Chapter 4 extends this trend to the national level and illustrates how agrarian liberals, rebuked by the Supreme Court and losing popular support with farmers who wanted to increase production in a growing economy, gave way to a growing number of industrial liberals. Unlike their agrarian counterparts, industrial liberals embraced multipurpose river projects and outmigration to factory jobs as the answer to rural incomes, and envisioned a world where federal resource policy would help create an expanded industrial workforce and larger, more modernized farms. New Conservationism survived within the Democratic Party, and even though it had drifted from its initial agrarian focus, New Conservationism found new answers in the industrial decentralization that occurred because of the large hydro-electric projects and the manufacturing demands of World War II.

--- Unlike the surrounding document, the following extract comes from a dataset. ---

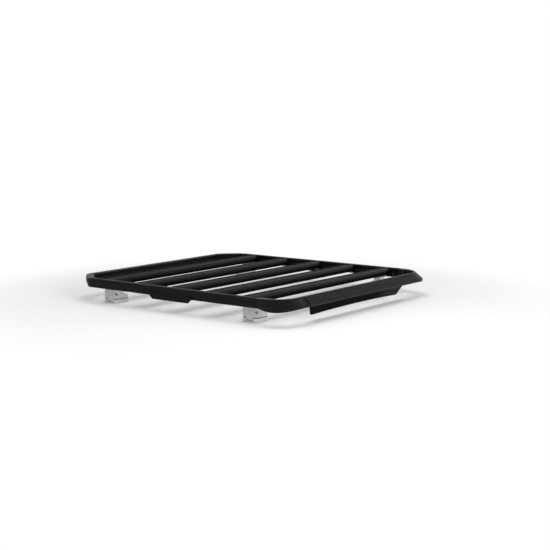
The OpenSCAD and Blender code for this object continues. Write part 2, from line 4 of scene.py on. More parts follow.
import bmesh
import bpy
from bpy.props import FloatProperty, FloatVectorProperty, IntProperty, PointerProperty
from mathutils import Matrix, Vector


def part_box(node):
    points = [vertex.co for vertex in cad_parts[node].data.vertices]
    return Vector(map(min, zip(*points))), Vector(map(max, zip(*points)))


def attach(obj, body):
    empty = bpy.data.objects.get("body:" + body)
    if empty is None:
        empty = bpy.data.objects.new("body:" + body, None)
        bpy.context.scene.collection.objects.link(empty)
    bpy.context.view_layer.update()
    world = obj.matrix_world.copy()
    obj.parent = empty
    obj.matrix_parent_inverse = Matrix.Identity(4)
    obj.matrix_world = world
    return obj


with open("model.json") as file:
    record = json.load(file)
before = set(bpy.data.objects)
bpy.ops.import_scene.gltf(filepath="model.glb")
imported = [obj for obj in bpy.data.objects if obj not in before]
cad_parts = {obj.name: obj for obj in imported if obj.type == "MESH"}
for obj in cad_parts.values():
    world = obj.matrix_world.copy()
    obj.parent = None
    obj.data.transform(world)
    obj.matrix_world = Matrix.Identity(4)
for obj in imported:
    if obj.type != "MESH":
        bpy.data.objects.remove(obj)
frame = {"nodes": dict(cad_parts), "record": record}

bl_info = {
    "name": "Platform roof rack looks",
    "version": (1, 0, 0),
    "blender": (4, 5, 0),
    "location": "3D View > Sidebar > Rack",
    "description": "Materials, fasteners and studio for a flat platform roof rack",
    "category": "Object",
}

SIDES = ("right", "left")
ENDS = ("front", "rear")
SLATS = range(1, 6)

# Sizes of the frame that the added pieces follow, in metres

# Slat brackets: thickness, radius and end distance of their holes, spacing of their screws
BRACKET_T = 0.004
BRACKET_HOLE_R = 0.0032
BRACKET_HOLE_EDGE = 0.002
SCREW_PITCH = 0.016
RAIL_SCREW_DROP = 0.0081

# Joint bolts: in the castings' pockets and on the side rails' inner faces
BOLT_FROM_SIDE = 0.033
BOLT_FROM_JOINT = 0.014
WALL_BOLT_FROM_JOINT = 0.030
WALL_BOLT_DROP = 0.034

# Castings: web behind the front ones, chamfer across the rear ones, tie-down holes and slots
FRONT_WEB = 0.042
CHAMFER = 0.107
CHAMFER_W = 0.044
HOLE_DROP = 0.015
FRONT_HOLE_X = 0.057
REAR_HOLES_APART = 0.092
SLOT_FROM_REAR = 0.015
SLOT_FROM_JOINT = 0.011

# Feet: corner that holds the lock, top of the base, groove and recess round the tab
FOOT_NOSE_R = 0.028
LOCK_Z = 0.050
LOCK_HOLE_R = 0.0083
BASE_TOP = 0.021
GROOVE_H = 0.004
TAB_W = 0.040
TAB_H = 0.010
TAB_GAP = 0.0025

# Mesh work: normal of a face that counts as level, distance at which points merge, and the
# turn from one copy of a piece to the next in radians
LEVEL = 0.99
MERGE = 0.000002
COPY_TURN = 0.4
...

A concluding chapter puts the New Conservationist policies in a historical context and explains why some were successful and some were not.
Overall, this was a very good book, and for those interested in the immediate and long-term environmental and political consequences of government, and specifically New Deal, policy, it is certainly worth a read. Through extensive anecdotal evidence, Phillips (Assistant Professor of History at Columbia University) is able to bring her research to life and take the reader back to the political processes of the 1920s and 30s. In general she utilizes primary sources, and often uses quotes from notable New Deal politicians such as Morris Cooke and David Lilienthal to make her points. She colors many of her chapters with stories of the political maneuvering behind many of the New Deal programs, and does a good job of placing those programs and their effects in the proper historical context.
Jon Fox is a graduate student in economics at the University of Arizona. His research empirically examines how early twentieth century dam projects influenced the development and environmental characteristics of their surrounding areas.